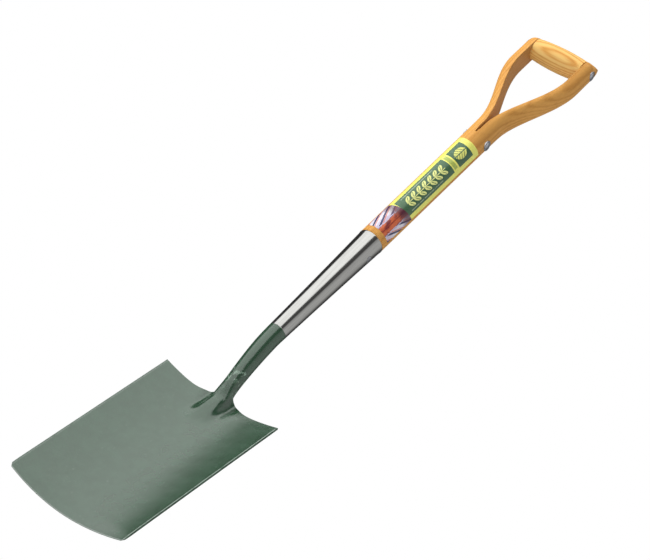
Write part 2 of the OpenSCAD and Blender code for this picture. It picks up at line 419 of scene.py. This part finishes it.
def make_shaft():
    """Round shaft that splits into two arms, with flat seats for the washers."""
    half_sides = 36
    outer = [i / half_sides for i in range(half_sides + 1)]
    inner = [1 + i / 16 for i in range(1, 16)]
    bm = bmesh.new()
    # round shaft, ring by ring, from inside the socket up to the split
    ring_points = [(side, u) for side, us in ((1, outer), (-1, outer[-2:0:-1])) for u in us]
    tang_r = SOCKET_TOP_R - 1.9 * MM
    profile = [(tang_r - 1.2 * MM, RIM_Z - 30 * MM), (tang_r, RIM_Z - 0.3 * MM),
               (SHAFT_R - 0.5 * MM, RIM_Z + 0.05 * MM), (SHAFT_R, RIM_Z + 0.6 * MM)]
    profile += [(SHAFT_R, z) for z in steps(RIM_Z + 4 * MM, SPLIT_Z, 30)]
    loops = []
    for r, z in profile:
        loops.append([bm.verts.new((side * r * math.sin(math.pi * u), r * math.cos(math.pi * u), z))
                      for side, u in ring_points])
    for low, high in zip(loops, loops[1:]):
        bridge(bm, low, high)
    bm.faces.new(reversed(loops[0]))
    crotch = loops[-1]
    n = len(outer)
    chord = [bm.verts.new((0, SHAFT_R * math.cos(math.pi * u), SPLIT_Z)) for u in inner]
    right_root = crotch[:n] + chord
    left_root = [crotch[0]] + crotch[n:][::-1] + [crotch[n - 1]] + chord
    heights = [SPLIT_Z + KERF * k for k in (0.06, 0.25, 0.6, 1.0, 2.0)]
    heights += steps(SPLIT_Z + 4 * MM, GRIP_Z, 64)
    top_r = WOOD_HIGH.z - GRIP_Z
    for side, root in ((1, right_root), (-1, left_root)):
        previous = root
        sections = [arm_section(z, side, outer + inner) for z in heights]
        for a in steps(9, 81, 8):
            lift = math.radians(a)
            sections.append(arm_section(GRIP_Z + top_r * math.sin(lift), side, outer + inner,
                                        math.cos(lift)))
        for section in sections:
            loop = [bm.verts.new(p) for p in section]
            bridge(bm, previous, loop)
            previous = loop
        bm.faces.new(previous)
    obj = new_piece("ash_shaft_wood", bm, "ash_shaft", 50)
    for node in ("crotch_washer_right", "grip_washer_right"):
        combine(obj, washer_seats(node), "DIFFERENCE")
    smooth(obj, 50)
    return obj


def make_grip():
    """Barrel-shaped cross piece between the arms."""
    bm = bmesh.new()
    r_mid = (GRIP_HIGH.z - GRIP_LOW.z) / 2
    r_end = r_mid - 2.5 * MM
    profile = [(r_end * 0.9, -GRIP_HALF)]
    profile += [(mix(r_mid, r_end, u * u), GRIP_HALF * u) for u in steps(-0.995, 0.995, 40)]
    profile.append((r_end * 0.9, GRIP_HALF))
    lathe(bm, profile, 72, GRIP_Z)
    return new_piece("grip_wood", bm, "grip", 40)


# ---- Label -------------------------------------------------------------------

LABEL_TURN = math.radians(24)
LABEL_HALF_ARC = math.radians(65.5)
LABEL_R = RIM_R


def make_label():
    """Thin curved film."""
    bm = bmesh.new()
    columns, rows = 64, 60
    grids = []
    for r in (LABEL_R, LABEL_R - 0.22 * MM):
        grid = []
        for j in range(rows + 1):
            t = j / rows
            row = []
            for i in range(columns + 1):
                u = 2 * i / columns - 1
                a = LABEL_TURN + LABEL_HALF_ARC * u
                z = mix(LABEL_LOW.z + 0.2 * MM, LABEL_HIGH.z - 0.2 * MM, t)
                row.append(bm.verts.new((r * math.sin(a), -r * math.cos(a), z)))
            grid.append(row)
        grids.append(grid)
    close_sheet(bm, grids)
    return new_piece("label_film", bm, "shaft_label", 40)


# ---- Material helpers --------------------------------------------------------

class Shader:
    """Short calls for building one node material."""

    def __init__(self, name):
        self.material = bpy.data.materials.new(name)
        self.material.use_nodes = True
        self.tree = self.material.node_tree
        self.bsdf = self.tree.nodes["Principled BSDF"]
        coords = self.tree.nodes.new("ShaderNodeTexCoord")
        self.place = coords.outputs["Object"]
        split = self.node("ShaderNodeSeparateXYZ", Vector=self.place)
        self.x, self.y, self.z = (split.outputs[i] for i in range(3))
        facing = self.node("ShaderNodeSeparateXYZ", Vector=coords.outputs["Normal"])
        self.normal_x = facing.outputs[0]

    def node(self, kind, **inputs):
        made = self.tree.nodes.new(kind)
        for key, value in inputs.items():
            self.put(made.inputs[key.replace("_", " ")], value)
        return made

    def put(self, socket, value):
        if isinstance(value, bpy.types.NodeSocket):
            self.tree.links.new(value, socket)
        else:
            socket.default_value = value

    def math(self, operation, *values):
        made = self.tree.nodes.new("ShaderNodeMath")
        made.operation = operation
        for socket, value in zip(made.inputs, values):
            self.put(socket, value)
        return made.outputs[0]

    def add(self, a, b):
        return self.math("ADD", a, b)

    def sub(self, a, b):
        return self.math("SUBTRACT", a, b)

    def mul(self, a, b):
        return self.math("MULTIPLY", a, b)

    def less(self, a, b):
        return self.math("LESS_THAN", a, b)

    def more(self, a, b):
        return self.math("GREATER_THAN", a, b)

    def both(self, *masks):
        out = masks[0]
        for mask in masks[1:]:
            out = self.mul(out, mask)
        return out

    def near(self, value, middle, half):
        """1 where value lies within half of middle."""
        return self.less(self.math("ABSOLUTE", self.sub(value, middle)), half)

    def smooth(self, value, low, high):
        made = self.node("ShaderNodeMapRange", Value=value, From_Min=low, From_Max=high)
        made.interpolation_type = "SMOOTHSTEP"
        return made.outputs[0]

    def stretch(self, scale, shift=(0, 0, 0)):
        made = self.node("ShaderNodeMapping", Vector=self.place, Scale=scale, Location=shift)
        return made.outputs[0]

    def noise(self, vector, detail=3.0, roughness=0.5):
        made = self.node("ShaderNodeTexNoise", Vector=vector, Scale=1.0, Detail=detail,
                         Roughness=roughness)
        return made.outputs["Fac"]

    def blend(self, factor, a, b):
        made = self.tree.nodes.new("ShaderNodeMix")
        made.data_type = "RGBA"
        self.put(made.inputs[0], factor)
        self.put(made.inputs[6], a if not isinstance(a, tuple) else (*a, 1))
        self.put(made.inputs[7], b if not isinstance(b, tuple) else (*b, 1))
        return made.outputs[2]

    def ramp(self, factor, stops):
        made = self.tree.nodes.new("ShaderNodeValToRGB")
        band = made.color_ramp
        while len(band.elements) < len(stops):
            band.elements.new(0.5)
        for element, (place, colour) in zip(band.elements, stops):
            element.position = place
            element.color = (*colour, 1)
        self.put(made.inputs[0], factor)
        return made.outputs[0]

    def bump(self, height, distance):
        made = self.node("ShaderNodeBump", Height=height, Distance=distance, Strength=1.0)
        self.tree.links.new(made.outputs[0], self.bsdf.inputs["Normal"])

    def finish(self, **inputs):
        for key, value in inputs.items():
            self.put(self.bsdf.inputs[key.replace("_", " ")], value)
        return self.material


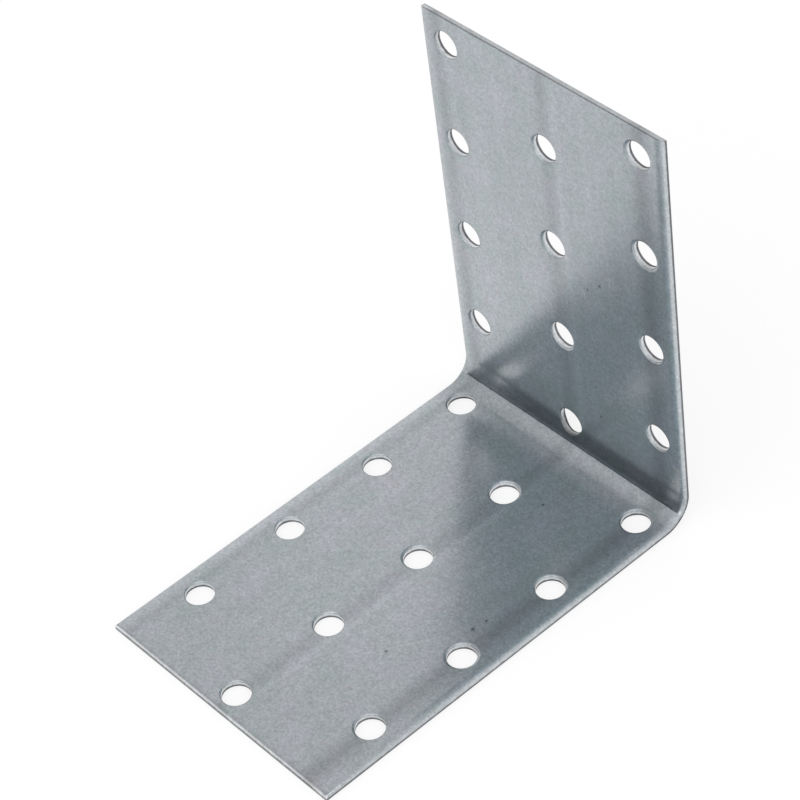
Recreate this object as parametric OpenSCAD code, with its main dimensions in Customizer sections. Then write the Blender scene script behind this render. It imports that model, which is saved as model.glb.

---+---

### Goal
Copy out every line where the word "Blender" occurs.

### Full response
Write part 2 of the OpenSCAD and Blender code for this picture. It picks up at line 419 of scene.py. This part finishes it.
Recreate this object as parametric OpenSCAD code, with its main dimensions in Customizer sections. Then write the Blender scene script behind this render. It imports that model, which is saved as model.glb.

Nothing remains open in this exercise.